Torniamo al suo periodo di insegnamento. Intanto che insegnante era?
"Esigente. E determinato. Però posso dire di me che ero attento alle condizioni psicologiche, ai meccanismi dell'inserimento. La direttrice mi aveva definito: rigoroso ma liberale".
Che contratto aveva?
"Ma che contratto! Ero un superprecario, glielo ripeto. Avevo organizzato in questa scuola di Corciano, che non aveva una lira per l'educazione motoria a disposizione nel budget, dei corsi come insegnante esterno, inserito senza concorso. Le famiglie erano d'accordissimo, più diffidenti i maestri. Ero una specie di sostegno dei corsi di attività motoria. Ogni bambino pagava tremila lire al mese..."
Sono passati un po' di anni da quando lei è uscito dall'Isef. Ritiene comunque che sia un corso di studi sufficientemente preparatorio?

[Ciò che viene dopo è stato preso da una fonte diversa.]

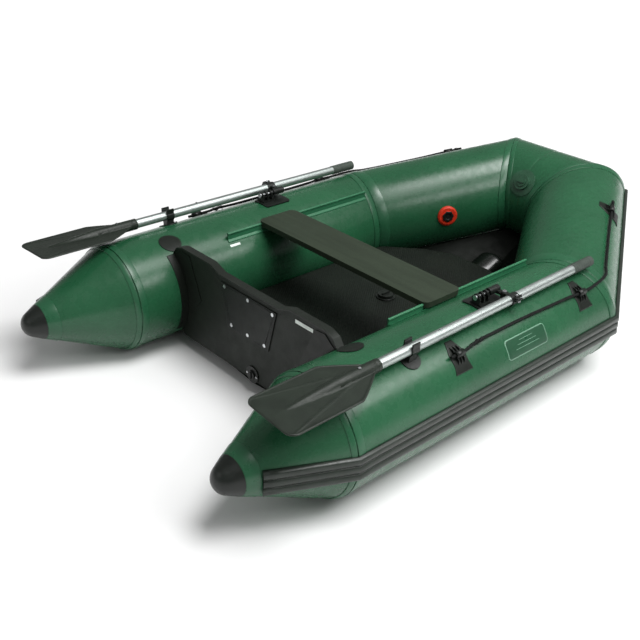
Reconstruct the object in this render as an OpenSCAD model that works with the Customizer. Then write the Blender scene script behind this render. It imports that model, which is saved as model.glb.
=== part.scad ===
// Inflatable dinghy with a rigid transom, stowed oars, sliding seat and lifelines.
// +X points to the bow, +Y to port, +Z up; the origin is under the middle of the hull.

/* [Hull] */
// overall length over the bow rub strake
loa = 2200; // [1800:10:2700]
// overall beam over the rub strakes
beam = 1360; // [1130:10:1640]
// radius of the inflated tubes
tube_r = 180; // [150:1:220]
// thickness of the tube skin
skin_wall = 2; // [1:0.5:4]
// horizontal turn of the bow sections
bow_turn = 31.3; // [25:0.1:40]
// upward rise of the bow sections
bow_rise = 10.7; // [6:0.1:16]
// height of the ribbed rub strake
strake_h = 72; // [50:1:90]
// thickness of the rub strake at its ribs
strake_t = 10; // [6:0.5:14]

/* [Stern] */
// length of the stern cones, tip to seam
cone_len = 320; // [250:5:400]
// length of the black end caps
cap_len = 58; // [40:1:80]
// station of the transom's aft face
transom_s = 500; // [450:5:560]
// thickness of the transom board
transom_t = 24; // [15:1:35]
// width of the motor pad at its top edge
pad_w = 268; // [220:2:320]

/* [Inside] */
// fore and aft width of the seat board
seat_w = 162; // [140:2:220]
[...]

"Rispetto ai miei tempi, qualcosa sarà cambiato, mi auguro. Tuttavia è chiaro che se questa materia non è considerata sufficientemente nelle stesse scuole, se lavori in quelle scuole come un insegnante semiclandestino, è chiaro che non c'è neppure l'impulso, la volontà a migliorare la didattica a disposizione di chi deve andare a insegnare".